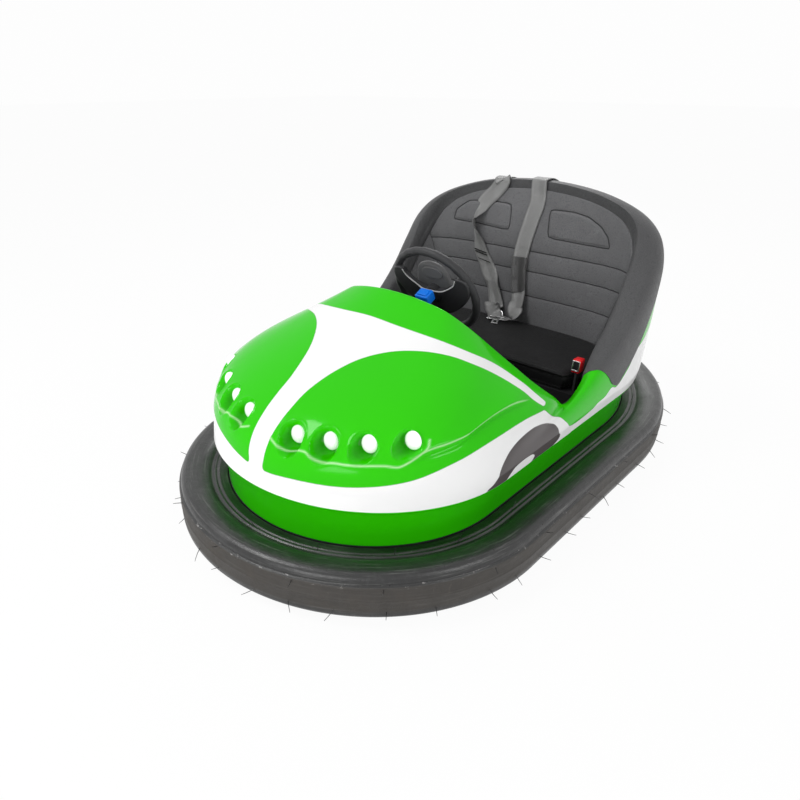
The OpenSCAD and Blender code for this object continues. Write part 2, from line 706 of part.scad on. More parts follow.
// Belts hang over the rim, down the lining, and meet in one tongue on the cushion.
// Columns: x, height on the lining, turn of the strap about its own line
BELT_LEFT = [[-165, 1, 0], [-178, 0.9, 0], [-218, 0.72, 8], [-172, 0.5, 12], [-112, 0.28, 12], [-78, 0.16, 8]];
BELT_RIGHT = [[10, 1, 0], [6, 0.9, 0], [-6, 0.7, -2], [-10, 0.5, -4], [-2, 0.26, -8], [-20, 0.16, -8]];
strap_off = strap_t / 2 + 1;
function lining_front(x, h) =
    let (
        w = 4 - asin(min(abs(x) / (cockpit_half - 86), 1)) / 90 * 0.95,
        top = lining_top(w), foot = lining_foot(w), p = foot + (top - foot) * h
    )
    [x, p[1] - 12 - strap_off, p[2]];
function strap_section(p, a, out) =
    let (across = [cos(a), 0, sin(a)] * strap_w / 2)
    [p - across + out, p + across + out, p + across - out, p - across - out];
module strap(rows, end_x) {
    hang = [0, -strap_t / 2, 0];
    lie = [0, 0, strap_t / 2];
    end_z = cushion_top + seat_gap + strap_t / 2;
    color("black") sweep(concat(
        [for (r = rows) strap_section(lining_front(r[0], r[1]), r[2], hang)],
        [strap_section([end_x - 4, tongue_y + 26, end_z + 3], 0, (hang + lie) * 0.8),
            strap_section([end_x, tongue_y + 16 + seat_gap, end_z], 0, lie)]));
}
module belt_left() {
    strap(BELT_LEFT, tongue_x - 24);
}
module belt_right() {
    strap(BELT_RIGHT, tongue_x + 24);
}
tongue_x = -46;
tongue_y = bench_back - 70;
module belt_tongue() {
    color("silver") translate([tongue_x, tongue_y, cushion_top + seat_gap]) difference() {
        union() {
            translate([-28, -16, 0]) cube([56, 32, 3]);
            translate([-11, -44, 0]) cube([22, 30, 3]);
        }
        translate([-6, -40, -1]) cube([12, 12, 5]);
        translate([-20, 2, -1]) cube([40, 8, 5]);
    }
}
buckle_y = bench_y + 40;
stalk_h = cushion_top - bench_top + 1;
module buckle_stalk() {
    color("black") translate([bench_x - 13, buckle_y - 12, bench_top + seat_gap]) cube([6, 24, stalk_h]);
}
module belt_buckle() {
    color("red") translate([bench_x - 26.5, buckle_y - 18, bench_top + stalk_h + 2 * seat_gap])
        cube([28, 36, 42]);
}

bumper_tyre();
bumper_channel();
chassis_rails();
chassis_crosses();
floor_pan();
skirt_front();
skirt_rear();
hood();
rear_shell();
lamps_left();
lamps_right();
dash_apron();
bulkhead();
side_panel_left();
side_panel_right();
bench_box();
seat_cushion();
seat_lining();
rim_roll();
drive_bridge();
turntable();
drive_fork();
drive_motor();
drive_hub();
drive_tyre();
column_post();
column_tube();
switch_box();
steering_shaft();
steering_wheel();
wheel_pad();
rear_bracket_left();
rear_bracket_right();
rear_hub_left();
rear_hub_right();
rear_tyre_left();
rear_tyre_right();
battery_left();
battery_right();
foot_pedal();
belt_left();
belt_right();
belt_tongue();
buckle_stalk();
belt_buckle();
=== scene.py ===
"""Fairground bumper car: glossy moulded body, ring tyre, leather seat, belts and running gear."""

import json
import math
import random

import bmesh
import bpy
import numpy as np
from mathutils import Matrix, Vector
from mathutils.kdtree import KDTree


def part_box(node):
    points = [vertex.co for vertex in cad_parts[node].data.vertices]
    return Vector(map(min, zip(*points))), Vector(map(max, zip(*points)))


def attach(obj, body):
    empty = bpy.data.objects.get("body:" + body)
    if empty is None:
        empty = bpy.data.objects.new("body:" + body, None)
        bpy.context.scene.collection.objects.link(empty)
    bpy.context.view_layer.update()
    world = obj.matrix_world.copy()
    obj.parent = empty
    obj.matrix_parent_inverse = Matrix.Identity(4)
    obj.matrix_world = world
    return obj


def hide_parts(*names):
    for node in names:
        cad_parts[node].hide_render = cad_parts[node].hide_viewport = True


bl_info = {
    "name": "Bumper car",
    "version": (1, 0, 0),
    "blender": (4, 5, 0),
    "location": "3D View > Sidebar > Bumper car",
    "description": "Builds a fairground bumper car round its packed frame",
    "category": "Object",
}

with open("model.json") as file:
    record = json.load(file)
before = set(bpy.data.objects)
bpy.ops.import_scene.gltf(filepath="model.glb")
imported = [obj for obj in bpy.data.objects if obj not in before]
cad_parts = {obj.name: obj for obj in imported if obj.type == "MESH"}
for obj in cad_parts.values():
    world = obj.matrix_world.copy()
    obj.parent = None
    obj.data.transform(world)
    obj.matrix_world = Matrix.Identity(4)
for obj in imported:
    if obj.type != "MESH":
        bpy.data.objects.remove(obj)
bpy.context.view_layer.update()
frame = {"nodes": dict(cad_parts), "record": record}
MM = 0.001

# Plan of the ring tyre's outer face, in millimetres: nose half circle, straight side, side arc, tail arc
HALF_W = 550.0
NOSE_Y = -410.0
TAIL_R = 450.0
TAIL_Y = 510.0
SIDE_A = math.radians(44)
SIDE_R = (HALF_W - TAIL_R * math.cos(SIDE_A)) / (1 - math.cos(SIDE_A))
SIDE_X = HALF_W - SIDE_R
SIDE_END_Y = TAIL_Y - (SIDE_R - TAIL_R) * math.sin(SIDE_A)

# Lines round the body as insets from that face and heights, at nose, side and tail
LIP = ((112, 105, 115), (248, 244, 250))
BAND = ((120, 101, 118), (285, 275, 290))
TOP_Z = 795.6
# Rim of the cockpit: station, half width, y, height, rise over the band, reach outward, lift
RIM = np.array([
    [0, 0, -335, 610, 170, 250, -150],
    [0.35, 150, -318, 590, 180, 245, -125],
    [0.52, 221, -290, 550, 195, 195, -90],
    [0.7, 286, -250, 492, 175, 115, -55],
    [1, 394, -150, 372, 90, 60, 20],
    [1.25, 404, -60.3, 312, 60, 26, 26],
    [1.5, 408, 19.1, 348, 62, 20, 24],
    [1.75, 394, 108.8, 416, 90, 52, 38],
    [2, 390, 195, 490, 150, 76, 50],
    [2.25, 386, 258, 575, 200, 95, 50],
    [2.5, 378, 308, 650, 230, 110, 50],
    [2.8, 350, 352, TOP_Z - 90, 250, 106, 45],
    [3.15, 288, 382, TOP_Z - 48, 260, 98, 40],
    [3.55, 170, 394, TOP_Z - 14, 265, 95, 40],
    [4, 0, 396, TOP_Z, 265, 100, 42],
], float)
# Height on the skin where the leather of the rim begins
LEATHER = np.array([[1.58, 1], [1.61, 0.742], [1.72, 0.433], [1.795, 0.24], [1.83, 0.135], [1.905, 0.05],
                    [1.96, 0.125], [2.04, 0.195], [2.12, 0.265], [2.2, 0.33], [2.3, 0.387], [2.42, 0.44],
                    [2.6, 0.51], [2.8, 0.56], [3.1, 0.598], [3.5, 0.622], [4, 0.63]])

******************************

Return the lines from the line with "bumper_tyre();" through the line with "for node in", inclusive, exactly as they stand, and nothing else.

bumper_tyre();
bumper_channel();
chassis_rails();
chassis_crosses();
floor_pan();
skirt_front();
skirt_rear();
hood();
rear_shell();
lamps_left();
lamps_right();
dash_apron();
bulkhead();
side_panel_left();
side_panel_right();
bench_box();
seat_cushion();
seat_lining();
rim_roll();
drive_bridge();
turntable();
drive_fork();
drive_motor();
drive_hub();
drive_tyre();
column_post();
column_tube();
switch_box();
steering_shaft();
steering_wheel();
wheel_pad();
rear_bracket_left();
rear_bracket_right();
rear_hub_left();
rear_hub_right();
rear_tyre_left();
rear_tyre_right();
battery_left();
battery_right();
foot_pedal();
belt_left();
belt_right();
belt_tongue();
buckle_stalk();
belt_buckle();
=== scene.py ===
"""Fairground bumper car: glossy moulded body, ring tyre, leather seat, belts and running gear."""

import json
import math
import random

import bmesh
import bpy
import numpy as np
from mathutils import Matrix, Vector
from mathutils.kdtree import KDTree


def part_box(node):
    points = [vertex.co for vertex in cad_parts[node].data.vertices]
    return Vector(map(min, zip(*points))), Vector(map(max, zip(*points)))


def attach(obj, body):
    empty = bpy.data.objects.get("body:" + body)
    if empty is None:
        empty = bpy.data.objects.new("body:" + body, None)
        bpy.context.scene.collection.objects.link(empty)
    bpy.context.view_layer.update()
    world = obj.matrix_world.copy()
    obj.parent = empty
    obj.matrix_parent_inverse = Matrix.Identity(4)
    obj.matrix_world = world
    return obj


def hide_parts(*names):
    for node in names:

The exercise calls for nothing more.